Task brief. Please repeat all of the lines that follow, exactly as written.

Data block.
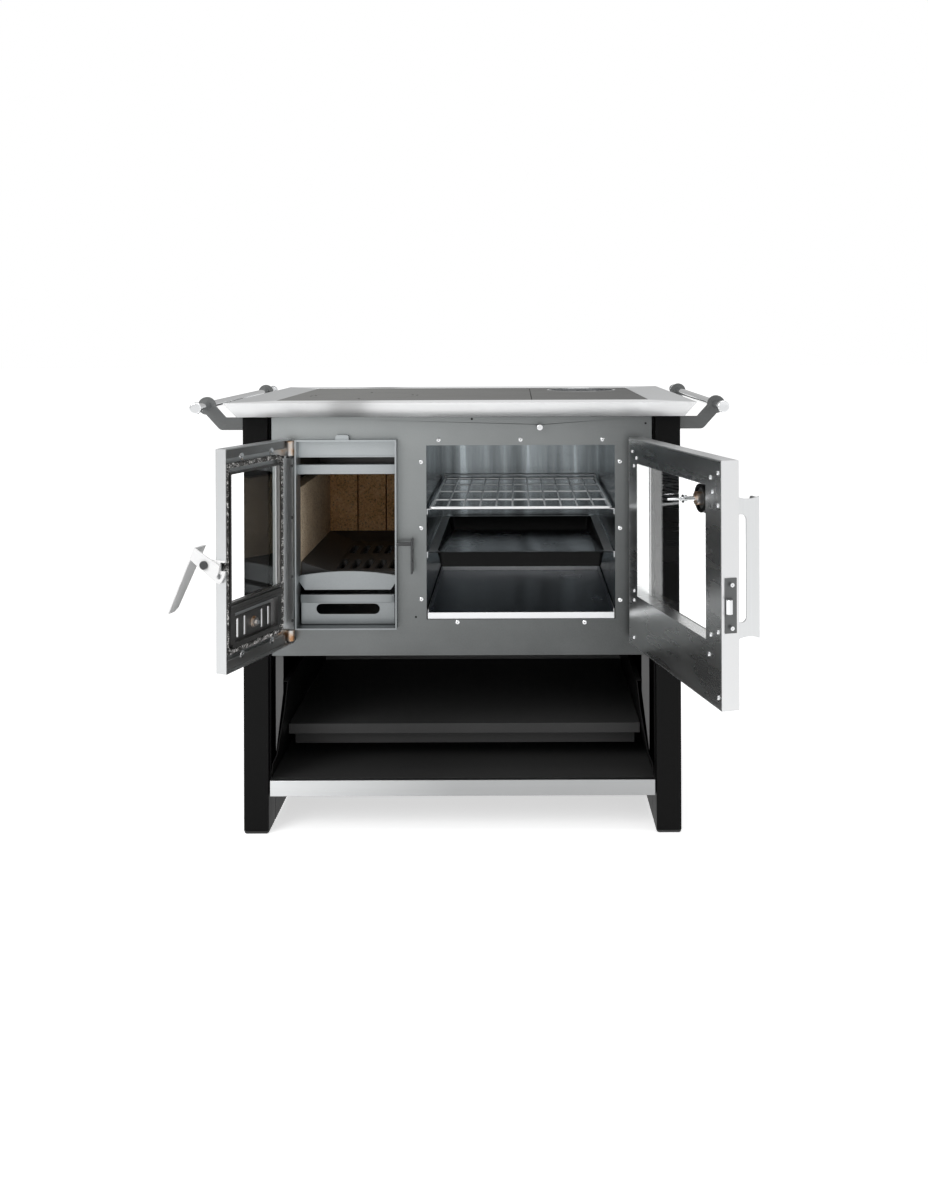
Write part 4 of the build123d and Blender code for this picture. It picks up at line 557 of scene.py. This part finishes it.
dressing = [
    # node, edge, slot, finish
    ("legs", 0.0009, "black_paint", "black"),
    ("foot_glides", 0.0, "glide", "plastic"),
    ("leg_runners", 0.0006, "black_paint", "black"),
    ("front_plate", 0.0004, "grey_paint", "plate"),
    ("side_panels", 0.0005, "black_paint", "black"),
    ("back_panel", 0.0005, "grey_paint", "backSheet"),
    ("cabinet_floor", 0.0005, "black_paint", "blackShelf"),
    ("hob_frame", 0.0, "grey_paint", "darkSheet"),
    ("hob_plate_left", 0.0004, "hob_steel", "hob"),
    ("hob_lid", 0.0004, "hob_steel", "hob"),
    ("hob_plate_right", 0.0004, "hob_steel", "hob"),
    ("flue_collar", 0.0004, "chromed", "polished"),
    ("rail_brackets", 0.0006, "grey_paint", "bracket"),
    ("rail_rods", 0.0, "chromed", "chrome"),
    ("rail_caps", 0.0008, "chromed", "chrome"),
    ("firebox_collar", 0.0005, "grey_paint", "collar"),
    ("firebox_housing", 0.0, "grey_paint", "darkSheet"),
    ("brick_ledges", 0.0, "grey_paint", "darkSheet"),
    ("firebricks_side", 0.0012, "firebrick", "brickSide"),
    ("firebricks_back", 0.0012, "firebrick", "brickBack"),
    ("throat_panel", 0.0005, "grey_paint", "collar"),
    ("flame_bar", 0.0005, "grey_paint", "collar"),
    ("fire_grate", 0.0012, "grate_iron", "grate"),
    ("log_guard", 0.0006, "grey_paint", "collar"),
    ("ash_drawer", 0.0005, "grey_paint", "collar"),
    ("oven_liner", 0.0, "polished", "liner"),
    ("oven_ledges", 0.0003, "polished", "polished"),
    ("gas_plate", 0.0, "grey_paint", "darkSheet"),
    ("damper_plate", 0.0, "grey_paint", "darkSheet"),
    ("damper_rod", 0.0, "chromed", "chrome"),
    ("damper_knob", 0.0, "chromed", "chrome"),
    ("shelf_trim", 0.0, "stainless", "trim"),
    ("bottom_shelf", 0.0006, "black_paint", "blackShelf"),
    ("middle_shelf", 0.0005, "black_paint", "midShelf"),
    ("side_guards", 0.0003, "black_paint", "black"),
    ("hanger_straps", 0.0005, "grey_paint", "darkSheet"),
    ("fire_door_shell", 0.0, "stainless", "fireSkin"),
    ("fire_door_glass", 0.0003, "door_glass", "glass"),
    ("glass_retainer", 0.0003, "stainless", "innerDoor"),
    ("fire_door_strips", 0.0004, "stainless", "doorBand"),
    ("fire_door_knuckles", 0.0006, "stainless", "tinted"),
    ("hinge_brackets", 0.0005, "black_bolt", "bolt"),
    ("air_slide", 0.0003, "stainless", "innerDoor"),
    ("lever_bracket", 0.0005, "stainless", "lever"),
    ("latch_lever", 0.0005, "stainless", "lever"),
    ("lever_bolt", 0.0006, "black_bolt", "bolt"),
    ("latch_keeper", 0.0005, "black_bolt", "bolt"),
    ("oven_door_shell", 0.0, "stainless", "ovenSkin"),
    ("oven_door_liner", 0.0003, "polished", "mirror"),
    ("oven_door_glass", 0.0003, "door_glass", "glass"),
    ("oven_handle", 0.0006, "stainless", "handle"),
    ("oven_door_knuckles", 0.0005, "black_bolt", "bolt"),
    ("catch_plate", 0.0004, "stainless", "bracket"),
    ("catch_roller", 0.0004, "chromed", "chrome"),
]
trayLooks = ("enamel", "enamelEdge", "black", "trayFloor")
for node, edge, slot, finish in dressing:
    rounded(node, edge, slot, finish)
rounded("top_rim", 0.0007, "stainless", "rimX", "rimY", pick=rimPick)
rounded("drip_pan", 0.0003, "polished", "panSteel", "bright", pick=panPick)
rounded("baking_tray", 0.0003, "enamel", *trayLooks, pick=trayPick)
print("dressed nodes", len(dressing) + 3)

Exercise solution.
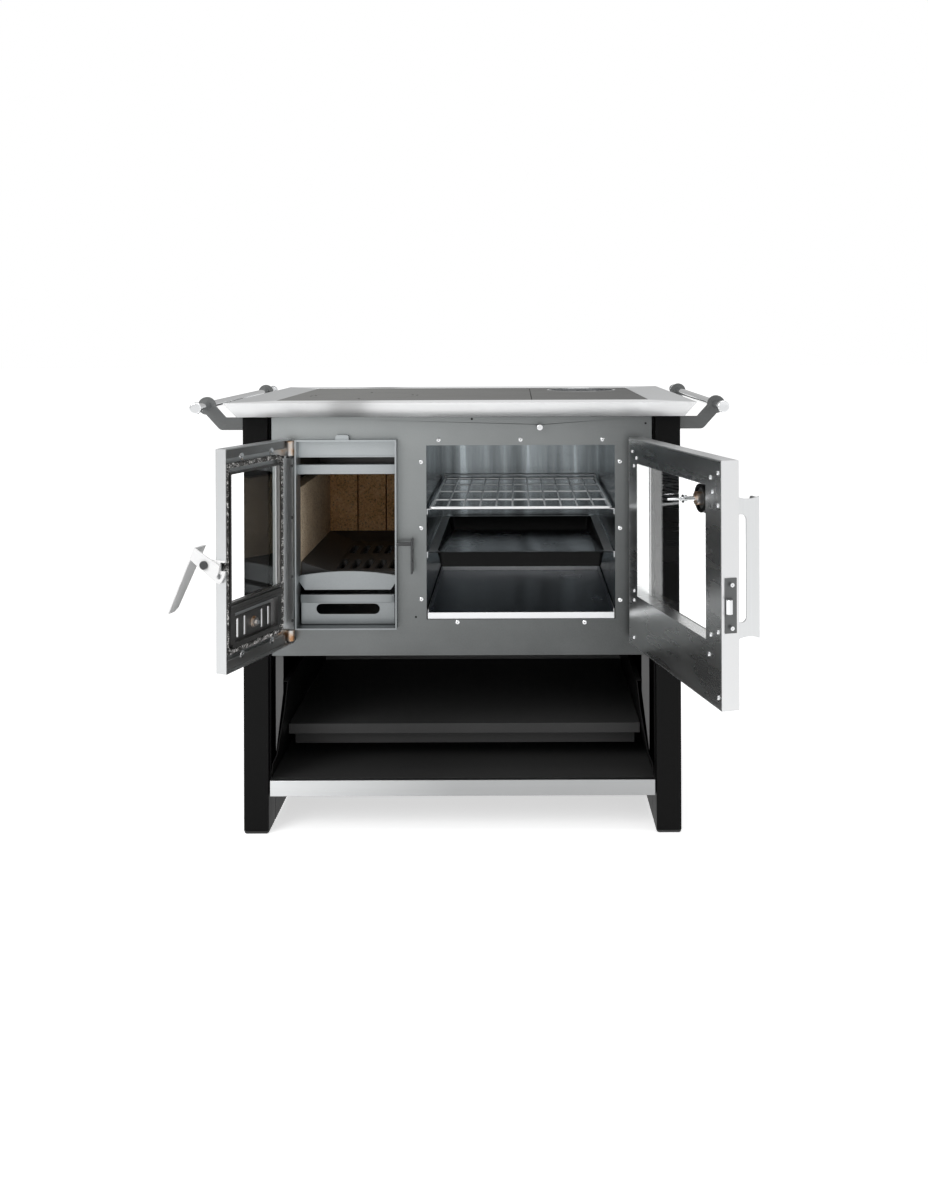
Write part 4 of the build123d and Blender code for this picture. It picks up at line 557 of scene.py. This part finishes it.
dressing = [
    # node, edge, slot, finish
    ("legs", 0.0009, "black_paint", "black"),
    ("foot_glides", 0.0, "glide", "plastic"),
    ("leg_runners", 0.0006, "black_paint", "black"),
    ("front_plate", 0.0004, "grey_paint", "plate"),
    ("side_panels", 0.0005, "black_paint", "black"),
    ("back_panel", 0.0005, "grey_paint", "backSheet"),
    ("cabinet_floor", 0.0005, "black_paint", "blackShelf"),
    ("hob_frame", 0.0, "grey_paint", "darkSheet"),
    ("hob_plate_left", 0.0004, "hob_steel", "hob"),
    ("hob_lid", 0.0004, "hob_steel", "hob"),
    ("hob_plate_right", 0.0004, "hob_steel", "hob"),
    ("flue_collar", 0.0004, "chromed", "polished"),
    ("rail_brackets", 0.0006, "grey_paint", "bracket"),
    ("rail_rods", 0.0, "chromed", "chrome"),
    ("rail_caps", 0.0008, "chromed", "chrome"),
    ("firebox_collar", 0.0005, "grey_paint", "collar"),
    ("firebox_housing", 0.0, "grey_paint", "darkSheet"),
    ("brick_ledges", 0.0, "grey_paint", "darkSheet"),
    ("firebricks_side", 0.0012, "firebrick", "brickSide"),
    ("firebricks_back", 0.0012, "firebrick", "brickBack"),
    ("throat_panel", 0.0005, "grey_paint", "collar"),
    ("flame_bar", 0.0005, "grey_paint", "collar"),
    ("fire_grate", 0.0012, "grate_iron", "grate"),
    ("log_guard", 0.0006, "grey_paint", "collar"),
    ("ash_drawer", 0.0005, "grey_paint", "collar"),
    ("oven_liner", 0.0, "polished", "liner"),
    ("oven_ledges", 0.0003, "polished", "polished"),
    ("gas_plate", 0.0, "grey_paint", "darkSheet"),
    ("damper_plate", 0.0, "grey_paint", "darkSheet"),
    ("damper_rod", 0.0, "chromed", "chrome"),
    ("damper_knob", 0.0, "chromed", "chrome"),
    ("shelf_trim", 0.0, "stainless", "trim"),
    ("bottom_shelf", 0.0006, "black_paint", "blackShelf"),
    ("middle_shelf", 0.0005, "black_paint", "midShelf"),
    ("side_guards", 0.0003, "black_paint", "black"),
    ("hanger_straps", 0.0005, "grey_paint", "darkSheet"),
    ("fire_door_shell", 0.0, "stainless", "fireSkin"),
    ("fire_door_glass", 0.0003, "door_glass", "glass"),
    ("glass_retainer", 0.0003, "stainless", "innerDoor"),
    ("fire_door_strips", 0.0004, "stainless", "doorBand"),
    ("fire_door_knuckles", 0.0006, "stainless", "tinted"),
    ("hinge_brackets", 0.0005, "black_bolt", "bolt"),
    ("air_slide", 0.0003, "stainless", "innerDoor"),
    ("lever_bracket", 0.0005, "stainless", "lever"),
    ("latch_lever", 0.0005, "stainless", "lever"),
    ("lever_bolt", 0.0006, "black_bolt", "bolt"),
    ("latch_keeper", 0.0005, "black_bolt", "bolt"),
    ("oven_door_shell", 0.0, "stainless", "ovenSkin"),
    ("oven_door_liner", 0.0003, "polished", "mirror"),
    ("oven_door_glass", 0.0003, "door_glass", "glass"),
    ("oven_handle", 0.0006, "stainless", "handle"),
    ("oven_door_knuckles", 0.0005, "black_bolt", "bolt"),
    ("catch_plate", 0.0004, "stainless", "bracket"),
    ("catch_roller", 0.0004, "chromed", "chrome"),
]
trayLooks = ("enamel", "enamelEdge", "black", "trayFloor")
for node, edge, slot, finish in dressing:
    rounded(node, edge, slot, finish)
rounded("top_rim", 0.0007, "stainless", "rimX", "rimY", pick=rimPick)
rounded("drip_pan", 0.0003, "polished", "panSteel", "bright", pick=panPick)
rounded("baking_tray", 0.0003, "enamel", *trayLooks, pick=trayPick)
print("dressed nodes", len(dressing) + 3)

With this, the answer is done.